CARD
Card, v. i. [imp. & p. p. Carded; p. pr. & vb. n. Carding.]
Defn: To play at cards; to game. Johnson.
CARD Card, n. Etym: [F. carde teasel, the head of a thistle, card, from L. carduus, cardus, thistle, fr. carere to card.]
1. An instrument for disentangling and arranging the fibers of cotton, wool, flax, etc.; or for cleaning and smoothing the hair of animals; — usually consisting of bent wire teeth set closely in rows in a thick piece of leather fastened to a back.

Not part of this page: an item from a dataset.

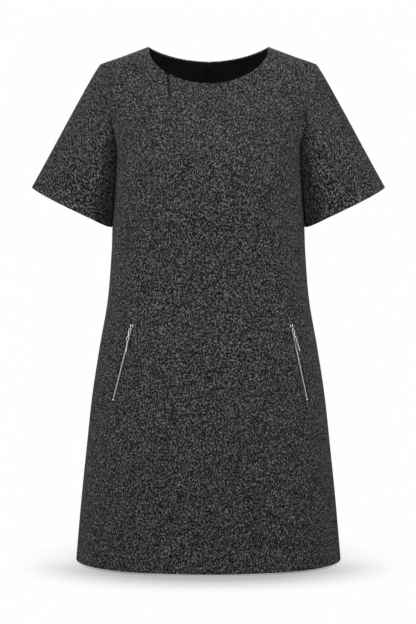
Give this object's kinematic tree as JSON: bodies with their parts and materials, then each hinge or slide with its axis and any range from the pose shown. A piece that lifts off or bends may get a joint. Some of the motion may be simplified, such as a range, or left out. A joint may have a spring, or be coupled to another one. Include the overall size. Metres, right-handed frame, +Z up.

2. A roll or sliver of fiber (as of wool) delivered from a carding machine. Card clothing, strips of wire-toothed card used for covering the cylinders of carding machines.
CARD
Card, v. t.
1. To comb with a card; to cleanse or disentangle by carding; as, to card wool; to card a horse. These card the short comb the longer flakes. Dyer.
2. To clean or clear, as if by using a card. [Obs.] This book [must] be carded and purged. T. Shelton.
3. To mix or mingle, as with an inferior or weaker article. [Obs.] You card your beer, if you guests being to be drunk. — half small, half strong. Greene.
Note: In the manufacture of wool, cotton, etc., the process of carding disentangles and collects together all the fibers, of whatever length, and thus differs from combing, in which the longer fibers only are collected, while the short straple is combed away. See Combing.